Evaluation of different runner set-ups for CI/CD pipelines

University essay from Linköpings universitet/Artificiell intelligens och integrerade datorsystem

Abstract: DevOps and continuous practices are increasingly popular development practices aiming at bridging the gap between software development and IT operations with the indented outcome of shorter development life cycles while maintaining a high software quality. A fundamental part of many DevOps systems is a CI/CD (continuous integration/deployment) pipeline allowing for automatic building, testing and deployment of software. The use of continuous practices have been shown to achieve the desired outcomes, whereas the adopting of such practices has been attributed with the challenges of lacking expertise and skill as well as lacking available tools and technology.

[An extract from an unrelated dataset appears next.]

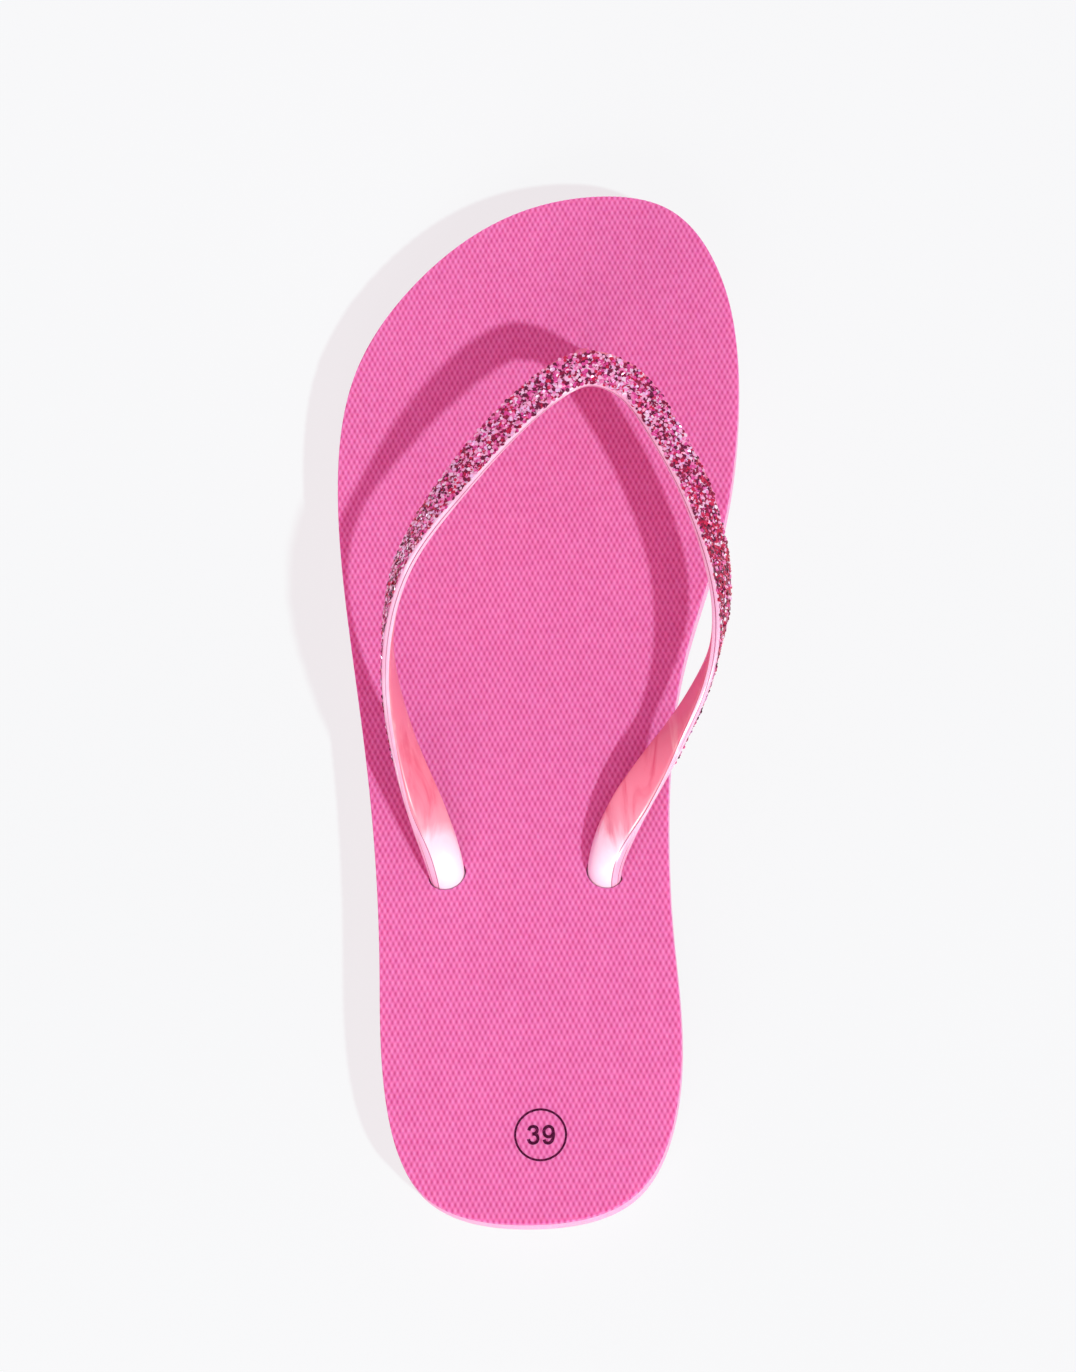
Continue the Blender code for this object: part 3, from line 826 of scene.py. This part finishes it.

Execution of commands in a CI/CD pipeline are handled by a runner application, which can be configured in different ways allowing for different levels of the quality attributes performance, response time, throughput, robustness, stability, resource constraints, cost and maintainability. Five different types of runner infrastructure were implemented and evaluated on the quality attributes. These were: one single-machine implementation, one serverless implementation and three autoscaling implementations. For robustness and stability autoscaling implementations achieved the best results. Performance and throughput were affected by resource constraints which in turn affected the cost. Similar results were found for response time for all but one of the three autoscaling implementations, and for the serverless implementation. Finally, all implementations had similar results for reliability.